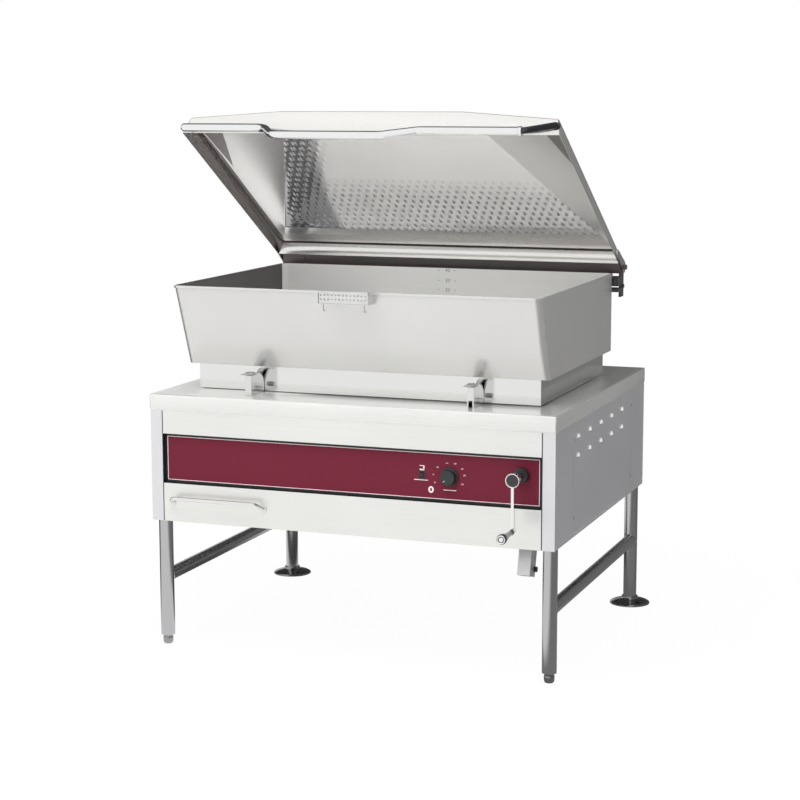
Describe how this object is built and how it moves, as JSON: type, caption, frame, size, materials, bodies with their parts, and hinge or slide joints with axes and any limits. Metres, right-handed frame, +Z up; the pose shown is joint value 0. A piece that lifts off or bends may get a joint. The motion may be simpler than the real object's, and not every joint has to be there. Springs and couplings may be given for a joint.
{
  "type": "tilting bratt pan",
  "caption": "Rectangular pan with a hinged lid on a console with round legs; a hand crank, bevel box and swinging screw jack tilt the pan forwards over its front hinges.",
  "frame": {"origin": "on the floor under the middle of the whole object", "axes": "+X to the right of a person facing the front, +Y to the rear, +Z up"},
  "size_m": [1.2954, 1.202, 1.5568],
  "materials": {
    "satin_steel": "satin stainless steel sheet",
    "polished_steel": "polished stainless steel",
    "tube_steel": "satin stainless steel tube",
    "plain_steel": "machined steel",
    "plate_steel": "ground cooking surface",
    "dark_steel": "dark brown painted steel",
    "bright_chrome": "polished",
    "burgundy_paint": "satin paint with a pale border",
    "black_paint": "black",
    "black_plastic": "black, glossy",
    "box_plastic": "grey",
    "cast_grey": "painted grey",
    "bronze": "machined bronze",
    "wool": "mineral wool"
  },
  "bodies": {
    "stand": {"base_frame": "plain_steel", "leg_plugs": "plain_steel", "leg_front_left": "tube_steel", "leg_front_right": "tube_steel", "leg_rear_left": "tube_steel", "leg_rear_right": "tube_steel", "stretcher_left": "tube_steel", "stretcher_right": "tube_steel", "floor_flange_left": "tube_steel", "floor_flange_right": "tube_steel", "worktop": "satin_steel", "side_panel_left": "satin_steel", "side_panel_right": "satin_steel", "access_panel_left": "satin_steel", "access_panel_right": "satin_steel", "back_panel": "satin_steel", "upper_front_panel": "satin_steel", "lower_front_panel": "satin_steel", "control_recess": "black_paint", "control_panel": "burgundy_paint", "thermostat_body": "box_plastic", "switch_housing": "black_plastic", "contactor_box": "box_plastic", "bar_handle": "satin_steel", "hinge_blocks": "satin_steel", "tilt_pins": "polished_steel", "crank_bearing": "black_plastic", "bevel_box": "cast_grey", "trunnion_brackets": "plain_steel", "panel_screws": "plain_steel"},
    "pan": {"pan_shell": "satin_steel", "cooking_plate": "plate_steel", "heating_elements": "plain_steel", "insulation": "wool", "pan_base": "polished_steel", "pan_ears": "plain_steel", "pour_lip": "satin_steel", "lip_hooks": "polished_steel", "lift_beam": "plain_steel", "lift_pin": "plain_steel", "hinge_tube": "dark_steel", "hinge_tube_brackets": "dark_steel"},
    "lid": {"lid_shell": "satin_steel", "lid_handle": "polished_steel", "lid_straps": "satin_steel"},
    "strainer": {"strainer": "satin_steel"},
    "crank": {"crank_arm_hub": "bright_chrome", "crank_shaft": "plain_steel", "crank_gear": "plain_steel"},
    "grip": {"crank_grip": "black_plastic"},
    "cross_shaft": {"cross_shaft": "plain_steel"},
    "jack": {"jack_housing": "cast_grey", "guard_tube": "tube_steel", "guard_bolt": "black_paint"},
    "nut": {"drive_nut": "bronze"},
    "screw": {"jack_screw": "plain_steel"},
    "knob": {"thermostat_knob": "black_plastic"},
    "rocker": {"rocker": "black_plastic"},
    "foot_left": {"foot_left": "polished_steel"},
    "foot_right": {"foot_right": "polished_steel"}
  },
  "joints": [
    {"name": "pan_tilt", "type": "hinge", "parent": "stand", "child": "pan", "pos_m": [0, -0.318, 0.766], "axis": [1, 0, 0], "range_deg": [0, 76]},
    {"name": "jack_swing", "type": "hinge", "parent": "stand", "child": "jack", "pos_m": [0.447, -0.05549, 0.583], "axis": [1, 0, 0], "range_deg": [0, 38]},
    {"name": "screw_swing", "type": "hinge", "parent": "pan", "child": "screw", "pos_m": [0.447, 0.00169, 0.78], "axis": [1, 0, 0], "range_deg": [-38, 0]},
    {"name": "crank_turn", "type": "hinge", "parent": "stand", "child": "crank", "pos_m": [0.5105, -0.425, 0.583], "axis": [0, 1, 0], "range_deg": [0, 5760]},
    {"name": "grip_spin", "type": "hinge", "parent": "crank", "child": "grip", "pos_m": [0.5105, -0.503, 0.443], "axis": [0, 1, 0], "continuous": true},
    {"name": "cross_shaft_turn", "type": "hinge", "parent": "stand", "child": "cross_shaft", "pos_m": [0.5105, -0.05549, 0.583], "axis": [1, 0, 0], "range_deg": [0, 11520]},
    {"name": "nut_turn", "type": "hinge", "parent": "jack", "child": "nut", "pos_m": [0.447, -0.05549, 0.583], "axis": [0, 0.2788, 0.9604], "range_deg": [0, 5760]},
    {"name": "lid_hinge", "type": "hinge", "parent": "pan", "child": "lid", "pos_m": [0, 0.457, 1.077], "axis": [-1, 0, 0], "range_deg": [-30.8, 40]},
    {"name": "strainer_lift", "type": "slide", "parent": "pan", "child": "strainer", "axis": [0, 0, 1], "range_m": [0, 0.1]},
    {"name": "thermostat_turn", "type": "hinge", "parent": "stand", "child": "knob", "pos_m": [0.302, -0.411, 0.563], "axis": [0, 1, 0], "range_deg": [0, 285]},
    {"name": "rocker_press", "type": "hinge", "parent": "stand", "child": "rocker", "pos_m": [0.222, -0.411, 0.565], "axis": [1, 0, 0], "range_deg": [-16, 0]},
    {"name": "foot_left_screw", "type": "slide", "parent": "stand", "child": "foot_left", "axis": [0, 0, 1], "range_m": [-0.025, 0]},
    {"name": "foot_right_screw", "type": "slide", "parent": "stand", "child": "foot_right", "axis": [0, 0, 1], "range_m": [-0.025, 0]}
  ],
  "couplings": [
    {"joint": "jack_swing", "follows": "pan_tilt", "ratio": 0.5},
    {"joint": "screw_swing", "follows": "pan_tilt", "ratio": -0.5},
    {"joint": "crank_turn", "follows": "pan_tilt", "ratio": 75.789},
    {"joint": "cross_shaft_turn", "follows": "pan_tilt", "ratio": 151.58},
    {"joint": "nut_turn", "follows": "pan_tilt", "ratio": 75.789}
  ]
}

* * *

=== Do this ===
Copy the material above verbatim.

=== Exercise output ===
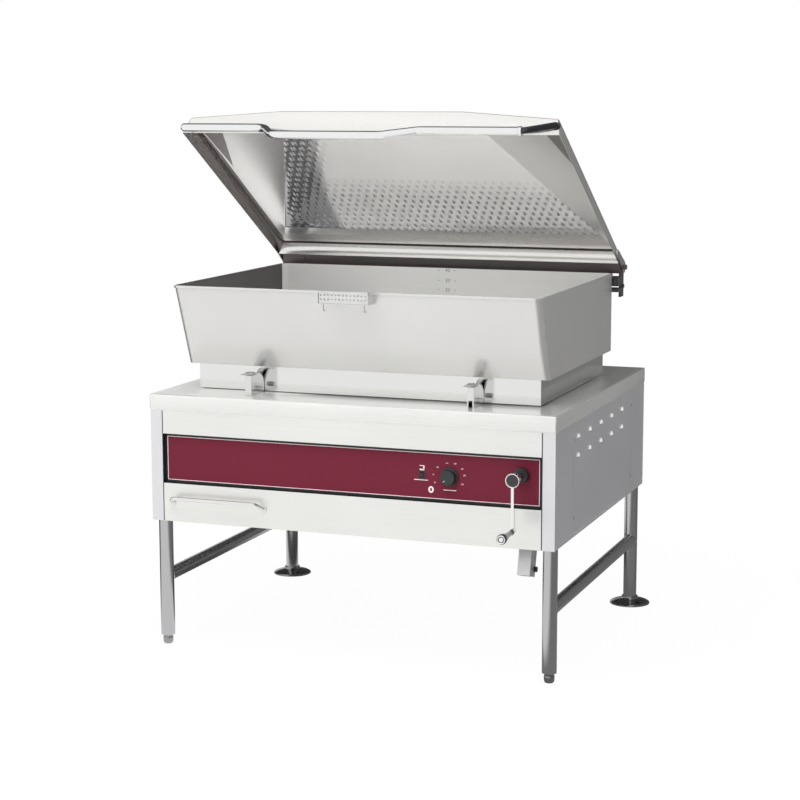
Describe how this object is built and how it moves, as JSON: type, caption, frame, size, materials, bodies with their parts, and hinge or slide joints with axes and any limits. Metres, right-handed frame, +Z up; the pose shown is joint value 0. A piece that lifts off or bends may get a joint. The motion may be simpler than the real object's, and not every joint has to be there. Springs and couplings may be given for a joint.
{
  "type": "tilting bratt pan",
  "caption": "Rectangular pan with a hinged lid on a console with round legs; a hand crank, bevel box and swinging screw jack tilt the pan forwards over its front hinges.",
  "frame": {"origin": "on the floor under the middle of the whole object", "axes": "+X to the right of a person facing the front, +Y to the rear, +Z up"},
  "size_m": [1.2954, 1.202, 1.5568],
  "materials": {
    "satin_steel": "satin stainless steel sheet",
    "polished_steel": "polished stainless steel",
    "tube_steel": "satin stainless steel tube",
    "plain_steel": "machined steel",
    "plate_steel": "ground cooking surface",
    "dark_steel": "dark brown painted steel",
    "bright_chrome": "polished",
    "burgundy_paint": "satin paint with a pale border",
    "black_paint": "black",
    "black_plastic": "black, glossy",
    "box_plastic": "grey",
    "cast_grey": "painted grey",
    "bronze": "machined bronze",
    "wool": "mineral wool"
  },
  "bodies": {
    "stand": {"base_frame": "plain_steel", "leg_plugs": "plain_steel", "leg_front_left": "tube_steel", "leg_front_right": "tube_steel", "leg_rear_left": "tube_steel", "leg_rear_right": "tube_steel", "stretcher_left": "tube_steel", "stretcher_right": "tube_steel", "floor_flange_left": "tube_steel", "floor_flange_right": "tube_steel", "worktop": "satin_steel", "side_panel_left": "satin_steel", "side_panel_right": "satin_steel", "access_panel_left": "satin_steel", "access_panel_right": "satin_steel", "back_panel": "satin_steel", "upper_front_panel": "satin_steel", "lower_front_panel": "satin_steel", "control_recess": "black_paint", "control_panel": "burgundy_paint", "thermostat_body": "box_plastic", "switch_housing": "black_plastic", "contactor_box": "box_plastic", "bar_handle": "satin_steel", "hinge_blocks": "satin_steel", "tilt_pins": "polished_steel", "crank_bearing": "black_plastic", "bevel_box": "cast_grey", "trunnion_brackets": "plain_steel", "panel_screws": "plain_steel"},
    "pan": {"pan_shell": "satin_steel", "cooking_plate": "plate_steel", "heating_elements": "plain_steel", "insulation": "wool", "pan_base": "polished_steel", "pan_ears": "plain_steel", "pour_lip": "satin_steel", "lip_hooks": "polished_steel", "lift_beam": "plain_steel", "lift_pin": "plain_steel", "hinge_tube": "dark_steel", "hinge_tube_brackets": "dark_steel"},
    "lid": {"lid_shell": "satin_steel", "lid_handle": "polished_steel", "lid_straps": "satin_steel"},
    "strainer": {"strainer": "satin_steel"},
    "crank": {"crank_arm_hub": "bright_chrome", "crank_shaft": "plain_steel", "crank_gear": "plain_steel"},
    "grip": {"crank_grip": "black_plastic"},
    "cross_shaft": {"cross_shaft": "plain_steel"},
    "jack": {"jack_housing": "cast_grey", "guard_tube": "tube_steel", "guard_bolt": "black_paint"},
    "nut": {"drive_nut": "bronze"},
    "screw": {"jack_screw": "plain_steel"},
    "knob": {"thermostat_knob": "black_plastic"},
    "rocker": {"rocker": "black_plastic"},
    "foot_left": {"foot_left": "polished_steel"},
    "foot_right": {"foot_right": "polished_steel"}
  },
  "joints": [
    {"name": "pan_tilt", "type": "hinge", "parent": "stand", "child": "pan", "pos_m": [0, -0.318, 0.766], "axis": [1, 0, 0], "range_deg": [0, 76]},
    {"name": "jack_swing", "type": "hinge", "parent": "stand", "child": "jack", "pos_m": [0.447, -0.05549, 0.583], "axis": [1, 0, 0], "range_deg": [0, 38]},
    {"name": "screw_swing", "type": "hinge", "parent": "pan", "child": "screw", "pos_m": [0.447, 0.00169, 0.78], "axis": [1, 0, 0], "range_deg": [-38, 0]},
    {"name": "crank_turn", "type": "hinge", "parent": "stand", "child": "crank", "pos_m": [0.5105, -0.425, 0.583], "axis": [0, 1, 0], "range_deg": [0, 5760]},
    {"name": "grip_spin", "type": "hinge", "parent": "crank", "child": "grip", "pos_m": [0.5105, -0.503, 0.443], "axis": [0, 1, 0], "continuous": true},
    {"name": "cross_shaft_turn", "type": "hinge", "parent": "stand", "child": "cross_shaft", "pos_m": [0.5105, -0.05549, 0.583], "axis": [1, 0, 0], "range_deg": [0, 11520]},
    {"name": "nut_turn", "type": "hinge", "parent": "jack", "child": "nut", "pos_m": [0.447, -0.05549, 0.583], "axis": [0, 0.2788, 0.9604], "range_deg": [0, 5760]},
    {"name": "lid_hinge", "type": "hinge", "parent": "pan", "child": "lid", "pos_m": [0, 0.457, 1.077], "axis": [-1, 0, 0], "range_deg": [-30.8, 40]},
    {"name": "strainer_lift", "type": "slide", "parent": "pan", "child": "strainer", "axis": [0, 0, 1], "range_m": [0, 0.1]},
    {"name": "thermostat_turn", "type": "hinge", "parent": "stand", "child": "knob", "pos_m": [0.302, -0.411, 0.563], "axis": [0, 1, 0], "range_deg": [0, 285]},
    {"name": "rocker_press", "type": "hinge", "parent": "stand", "child": "rocker", "pos_m": [0.222, -0.411, 0.565], "axis": [1, 0, 0], "range_deg": [-16, 0]},
    {"name": "foot_left_screw", "type": "slide", "parent": "stand", "child": "foot_left", "axis": [0, 0, 1], "range_m": [-0.025, 0]},
    {"name": "foot_right_screw", "type": "slide", "parent": "stand", "child": "foot_right", "axis": [0, 0, 1], "range_m": [-0.025, 0]}
  ],
  "couplings": [
    {"joint": "jack_swing", "follows": "pan_tilt", "ratio": 0.5},
    {"joint": "screw_swing", "follows": "pan_tilt", "ratio": -0.5},
    {"joint": "crank_turn", "follows": "pan_tilt", "ratio": 75.789},
    {"joint": "cross_shaft_turn", "follows": "pan_tilt", "ratio": 151.58},
    {"joint": "nut_turn", "follows": "pan_tilt", "ratio": 75.789}
  ]
}